▶ _WHAT YOU SHOULD DO_
Output every line below without omitting or altering anything.

▶ _INFORMATION PROVIDED_
— begin —

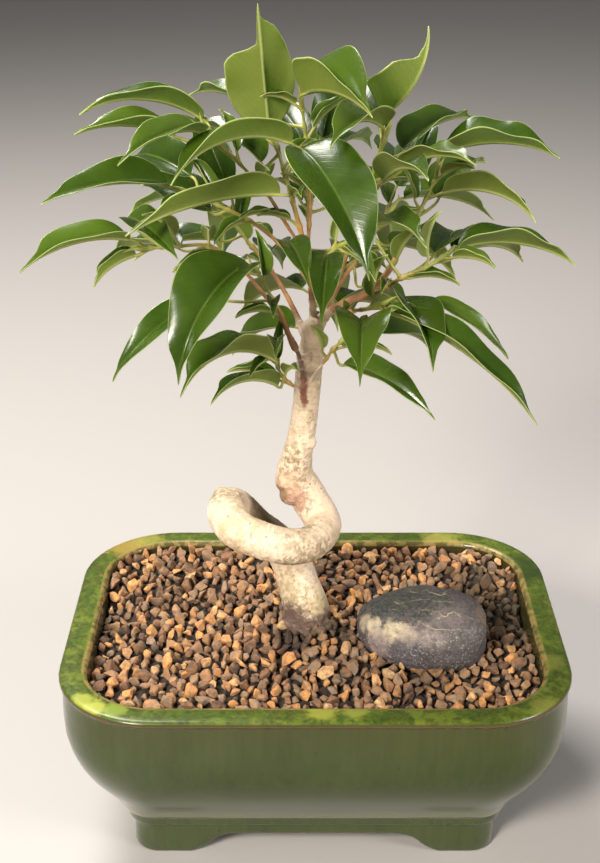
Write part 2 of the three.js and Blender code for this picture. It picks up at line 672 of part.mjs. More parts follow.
/** A blade: an arched strip of even thickness, folded up along its midrib. */
function makeBlade(spec) {
  const { base, tip } = spec;
  const chord = tip.clone().sub(base);
  const length = chord.length();
  const along = chord.clone().normalize();
  const faces = vec(spec.faces ?? [0, 0, 1]);
  const up = faces.clone().addScaledVector(along, -faces.dot(along)).normalize();
  const across = new THREE.Vector3().crossVectors(along, up);
  const rise = length * (spec.arch ?? LEAF_ARCH_SHARE) * 1.3;
  const widest = (length * LEAF_WIDTH_SHARE * (spec.wide ?? 1)) / 2;
  const fold = THREE.MathUtils.degToRad(spec.fold ?? LEAF_FOLD);
  const midrib = new THREE.CubicBezierCurve3(
    base,
    base.clone().addScaledVector(along, length * 0.3).addScaledVector(up, rise),
    base.clone().addScaledVector(along, length * 0.75).addScaledVector(up, rise),
    tip,
  );
  const rings = BLADE_STATIONS.map((t) => {
    const normal = new THREE.Vector3().crossVectors(across, midrib.getTangent(t)).normalize();
    const half = Math.max(widest * bladeOutline(t), PETIOLE_WIDTH / 2);
    return stripSection(midrib.getPoint(t), {
      across,
      normal,
      half: half * Math.cos(fold),
      lift: half * Math.sin(fold),
      thickness: LEAF_THICKNESS,
    });
  });
  return { solid: solidOf(loft(rings, UNDER_SIDES)), heel: midrib.getPoint(0.06), up };
}

/** A leaf with its stalk, which runs from the twig into the heel of the blade. */
function makeLeaf(spec, twigPoint) {
  const { solid, heel, up } = makeBlade(spec);
  const end = heel.addScaledVector(up, -LEAF_THICKNESS / 2);
  const stalk = new THREE.CatmullRomCurve3([twigPoint, twigPoint.clone().lerp(end, 0.5), end]);
  return solid.add(solidOf(sweep(stalk, () => PETIOLE_WIDTH / 2, { sides: STALK_SIDES, steps: 1 })));
}

function makeSpray(spray) {
  const { curve, bark } = limbLine(spray);
  const from = bark + CLEARANCE / curve.getLength();
  const solids = [limbPiece(spray, TWIG_SIDES, from, 1, spray.limb.length - spray.wood)];
  for (const spec of spray.leaves) {
    solids.push(makeLeaf(spec, curve.getPointAt(from + (1 - from) * Math.min(spec.at, 0.97))));
  }
  return joined(solids);
}

// ---------------------------------------------------------------- assembly

const bonsai = new THREE.Group();
bonsai.name = "bonsai";

const hole = trunkHole();
bonsai.add(meshOf("pot", makePot(), COLOURS.glaze));
bonsai.add(meshOf("drain_screen_left", makeScreen(-DRAIN_HOLE_X), COLOURS.screen));
bonsai.add(meshOf("drain_screen_right", makeScreen(DRAIN_HOLE_X), COLOURS.screen));
bonsai.add(meshOf("soil", makeSoil().subtract(hole), COLOURS.soil));
bonsai.add(meshOf("gravel", makeGravel(hole, makeStone(1.03)), COLOURS.gravel));
bonsai.add(meshOf("stone", makeStone(1), COLOURS.stone));
bonsai.add(meshOf("trunk", makeTrunk(SPRAYS.map(limbWood)), COLOURS.bark));
for (const spray of SPRAYS) {
  bonsai.add(meshOf(spray.name, makeSpray(spray), COLOURS.leaf));
}

export default bonsai;
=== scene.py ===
# %% [markdown]
# # A bonsai tree in a glazed pot
# The real object is a small weeping fig whose trunk was trained into one full turn of coil. It
# grows in a rectangular, green-glazed pot with bracket feet, under a dressing of crushed fired
# clay with one river stone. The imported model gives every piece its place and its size. Each piece
# here is a finer version of the solid that it stands for, made from the same lists.

import json
import math

import bmesh
import bpy
import numpy as np
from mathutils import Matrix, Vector, geometry, kdtree, noise

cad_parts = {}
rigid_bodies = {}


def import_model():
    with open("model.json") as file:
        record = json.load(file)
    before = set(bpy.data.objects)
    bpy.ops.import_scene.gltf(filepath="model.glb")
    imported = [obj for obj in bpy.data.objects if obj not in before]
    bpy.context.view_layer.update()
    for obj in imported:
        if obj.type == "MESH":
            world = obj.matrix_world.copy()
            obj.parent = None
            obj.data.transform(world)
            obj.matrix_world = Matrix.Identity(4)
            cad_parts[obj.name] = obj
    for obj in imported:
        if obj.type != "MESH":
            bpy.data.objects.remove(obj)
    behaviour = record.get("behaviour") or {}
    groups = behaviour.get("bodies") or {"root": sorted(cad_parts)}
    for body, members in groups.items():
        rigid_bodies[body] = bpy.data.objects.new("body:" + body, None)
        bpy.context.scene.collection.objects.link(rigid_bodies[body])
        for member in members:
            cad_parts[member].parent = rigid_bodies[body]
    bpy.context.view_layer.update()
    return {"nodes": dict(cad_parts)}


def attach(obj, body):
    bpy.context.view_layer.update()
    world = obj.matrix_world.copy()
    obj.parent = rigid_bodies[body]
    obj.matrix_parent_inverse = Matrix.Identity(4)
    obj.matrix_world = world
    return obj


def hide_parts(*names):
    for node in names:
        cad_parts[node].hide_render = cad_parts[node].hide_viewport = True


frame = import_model()
print("pieces in the packed model:", len(frame["nodes"]))

# %% [markdown]
# ## Camera, floor and light
# The camera stands a little above the crown and looks down at the pot, as the photograph was
# taken. The rim's outline gave its place and its lens: a real pot's rim is level and has square
# sides, so the way they close in fixes both. The floor is plain and pale. Soft light comes from
# large area lights, because a glazed pot and waxy leaves show their gloss only where they mirror
# something wide and bright.

# %% Camera and floor
camera = bpy.data.objects.new("camera", bpy.data.cameras.new("camera"))
camera.location = (-0.0045, -0.3928, 0.3004)
camera.rotation_euler = (math.radians(66), 0, 0)
camera.data.lens = 60.5
bpy.context.scene.collection.objects.link(camera)
bpy.context.scene.camera = camera


def node(tree, kind, inputs=None, **options):
    """Adds a shader or geometry node; a socket among its inputs is linked, and a value is set."""
    made = tree.nodes.new(kind)
    for option, value in options.items():
        setattr(made, option, value)
    for name, value in (inputs or {}).items():
        if isinstance(value, bpy.types.NodeSocket):
            tree.links.new(value, made.inputs[name])
        else:
            made.inputs[name].default_value = value
    return made


def new_finish(name, **sockets):
    """A material with one Principled BSDF, whose plain values are set on its own sockets."""
    finish = bpy.data.materials.new(name)
    finish.use_nodes = True
    tree = finish.node_tree
    shader = tree.nodes["Principled BSDF"]
    for socket, value in sockets.items():
        shader.inputs[socket.replace("_", " ")].default_value = value
    return finish, tree, shader


floor_mesh = bpy.data.meshes.new("floor")
floor_mesh.from_pydata([(-3, -3, 0), (3, -3, 0), (3, 3, 0), (-3, 3, 0)], [], [(0, 1, 2, 3)])
floor = bpy.data.objects.new("floor", floor_mesh)
bpy.context.scene.collection.objects.link(floor)
floor_paint, _, floor_shader = new_finish("pale_floor", Roughness=0.6)
floor_shader.inputs["Base Color"].default_value = (0.37, 0.352, 0.338, 1)
floor_mesh.materials.append(floor_paint)
print("floor:", [round(side, 2) for side in floor.dimensions])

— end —

▶ _ANSWER TO THIS PROBLEM_
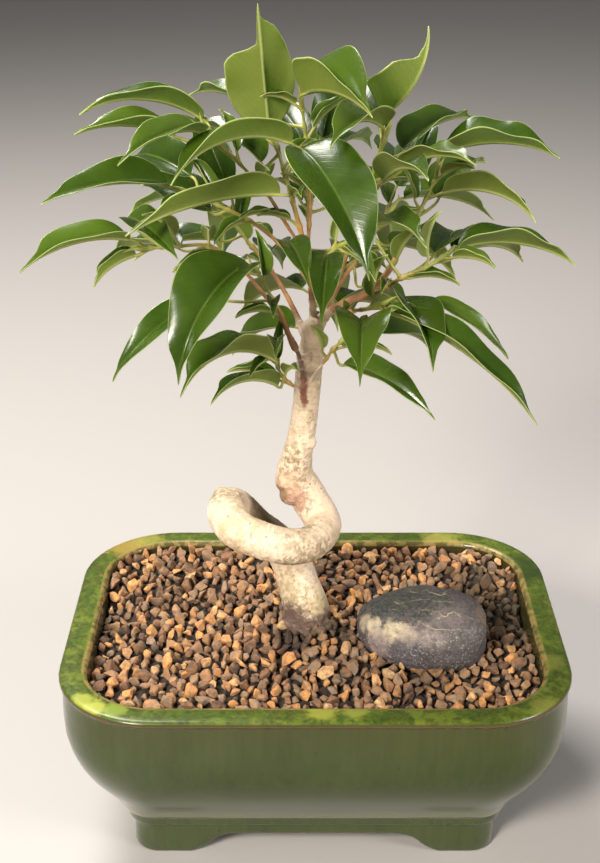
Write part 2 of the three.js and Blender code for this picture. It picks up at line 672 of part.mjs. More parts follow.
/** A blade: an arched strip of even thickness, folded up along its midrib. */
function makeBlade(spec) {
  const { base, tip } = spec;
  const chord = tip.clone().sub(base);
  const length = chord.length();
  const along = chord.clone().normalize();
  const faces = vec(spec.faces ?? [0, 0, 1]);
  const up = faces.clone().addScaledVector(along, -faces.dot(along)).normalize();
  const across = new THREE.Vector3().crossVectors(along, up);
  const rise = length * (spec.arch ?? LEAF_ARCH_SHARE) * 1.3;
  const widest = (length * LEAF_WIDTH_SHARE * (spec.wide ?? 1)) / 2;
  const fold = THREE.MathUtils.degToRad(spec.fold ?? LEAF_FOLD);
  const midrib = new THREE.CubicBezierCurve3(
    base,
    base.clone().addScaledVector(along, length * 0.3).addScaledVector(up, rise),
    base.clone().addScaledVector(along, length * 0.75).addScaledVector(up, rise),
    tip,
  );
  const rings = BLADE_STATIONS.map((t) => {
    const normal = new THREE.Vector3().crossVectors(across, midrib.getTangent(t)).normalize();
    const half = Math.max(widest * bladeOutline(t), PETIOLE_WIDTH / 2);
    return stripSection(midrib.getPoint(t), {
      across,
      normal,
      half: half * Math.cos(fold),
      lift: half * Math.sin(fold),
      thickness: LEAF_THICKNESS,
    });
  });
  return { solid: solidOf(loft(rings, UNDER_SIDES)), heel: midrib.getPoint(0.06), up };
}

/** A leaf with its stalk, which runs from the twig into the heel of the blade. */
function makeLeaf(spec, twigPoint) {
  const { solid, heel, up } = makeBlade(spec);
  const end = heel.addScaledVector(up, -LEAF_THICKNESS / 2);
  const stalk = new THREE.CatmullRomCurve3([twigPoint, twigPoint.clone().lerp(end, 0.5), end]);
  return solid.add(solidOf(sweep(stalk, () => PETIOLE_WIDTH / 2, { sides: STALK_SIDES, steps: 1 })));
}

function makeSpray(spray) {
  const { curve, bark } = limbLine(spray);
  const from = bark + CLEARANCE / curve.getLength();
  const solids = [limbPiece(spray, TWIG_SIDES, from, 1, spray.limb.length - spray.wood)];
  for (const spec of spray.leaves) {
    solids.push(makeLeaf(spec, curve.getPointAt(from + (1 - from) * Math.min(spec.at, 0.97))));
  }
  return joined(solids);
}

// ---------------------------------------------------------------- assembly

const bonsai = new THREE.Group();
bonsai.name = "bonsai";

const hole = trunkHole();
bonsai.add(meshOf("pot", makePot(), COLOURS.glaze));
bonsai.add(meshOf("drain_screen_left", makeScreen(-DRAIN_HOLE_X), COLOURS.screen));
bonsai.add(meshOf("drain_screen_right", makeScreen(DRAIN_HOLE_X), COLOURS.screen));
bonsai.add(meshOf("soil", makeSoil().subtract(hole), COLOURS.soil));
bonsai.add(meshOf("gravel", makeGravel(hole, makeStone(1.03)), COLOURS.gravel));
bonsai.add(meshOf("stone", makeStone(1), COLOURS.stone));
bonsai.add(meshOf("trunk", makeTrunk(SPRAYS.map(limbWood)), COLOURS.bark));
for (const spray of SPRAYS) {
  bonsai.add(meshOf(spray.name, makeSpray(spray), COLOURS.leaf));
}

export default bonsai;
=== scene.py ===
# %% [markdown]
# # A bonsai tree in a glazed pot
# The real object is a small weeping fig whose trunk was trained into one full turn of coil. It
# grows in a rectangular, green-glazed pot with bracket feet, under a dressing of crushed fired
# clay with one river stone. The imported model gives every piece its place and its size. Each piece
# here is a finer version of the solid that it stands for, made from the same lists.

import json
import math

import bmesh
import bpy
import numpy as np
from mathutils import Matrix, Vector, geometry, kdtree, noise

cad_parts = {}
rigid_bodies = {}


def import_model():
    with open("model.json") as file:
        record = json.load(file)
    before = set(bpy.data.objects)
    bpy.ops.import_scene.gltf(filepath="model.glb")
    imported = [obj for obj in bpy.data.objects if obj not in before]
    bpy.context.view_layer.update()
    for obj in imported:
        if obj.type == "MESH":
            world = obj.matrix_world.copy()
            obj.parent = None
            obj.data.transform(world)
            obj.matrix_world = Matrix.Identity(4)
            cad_parts[obj.name] = obj
    for obj in imported:
        if obj.type != "MESH":
            bpy.data.objects.remove(obj)
    behaviour = record.get("behaviour") or {}
    groups = behaviour.get("bodies") or {"root": sorted(cad_parts)}
    for body, members in groups.items():
        rigid_bodies[body] = bpy.data.objects.new("body:" + body, None)
        bpy.context.scene.collection.objects.link(rigid_bodies[body])
        for member in members:
            cad_parts[member].parent = rigid_bodies[body]
    bpy.context.view_layer.update()
    return {"nodes": dict(cad_parts)}


def attach(obj, body):
    bpy.context.view_layer.update()
    world = obj.matrix_world.copy()
    obj.parent = rigid_bodies[body]
    obj.matrix_parent_inverse = Matrix.Identity(4)
    obj.matrix_world = world
    return obj


def hide_parts(*names):
    for node in names:
        cad_parts[node].hide_render = cad_parts[node].hide_viewport = True


frame = import_model()
print("pieces in the packed model:", len(frame["nodes"]))

# %% [markdown]
# ## Camera, floor and light
# The camera stands a little above the crown and looks down at the pot, as the photograph was
# taken. The rim's outline gave its place and its lens: a real pot's rim is level and has square
# sides, so the way they close in fixes both. The floor is plain and pale. Soft light comes from
# large area lights, because a glazed pot and waxy leaves show their gloss only where they mirror
# something wide and bright.

# %% Camera and floor
camera = bpy.data.objects.new("camera", bpy.data.cameras.new("camera"))
camera.location = (-0.0045, -0.3928, 0.3004)
camera.rotation_euler = (math.radians(66), 0, 0)
camera.data.lens = 60.5
bpy.context.scene.collection.objects.link(camera)
bpy.context.scene.camera = camera


def node(tree, kind, inputs=None, **options):
    """Adds a shader or geometry node; a socket among its inputs is linked, and a value is set."""
    made = tree.nodes.new(kind)
    for option, value in options.items():
        setattr(made, option, value)
    for name, value in (inputs or {}).items():
        if isinstance(value, bpy.types.NodeSocket):
            tree.links.new(value, made.inputs[name])
        else:
            made.inputs[name].default_value = value
    return made


def new_finish(name, **sockets):
    """A material with one Principled BSDF, whose plain values are set on its own sockets."""
    finish = bpy.data.materials.new(name)
    finish.use_nodes = True
    tree = finish.node_tree
    shader = tree.nodes["Principled BSDF"]
    for socket, value in sockets.items():
        shader.inputs[socket.replace("_", " ")].default_value = value
    return finish, tree, shader


floor_mesh = bpy.data.meshes.new("floor")
floor_mesh.from_pydata([(-3, -3, 0), (3, -3, 0), (3, 3, 0), (-3, 3, 0)], [], [(0, 1, 2, 3)])
floor = bpy.data.objects.new("floor", floor_mesh)
bpy.context.scene.collection.objects.link(floor)
floor_paint, _, floor_shader = new_finish("pale_floor", Roughness=0.6)
floor_shader.inputs["Base Color"].default_value = (0.37, 0.352, 0.338, 1)
floor_mesh.materials.append(floor_paint)
print("floor:", [round(side, 2) for side in floor.dimensions])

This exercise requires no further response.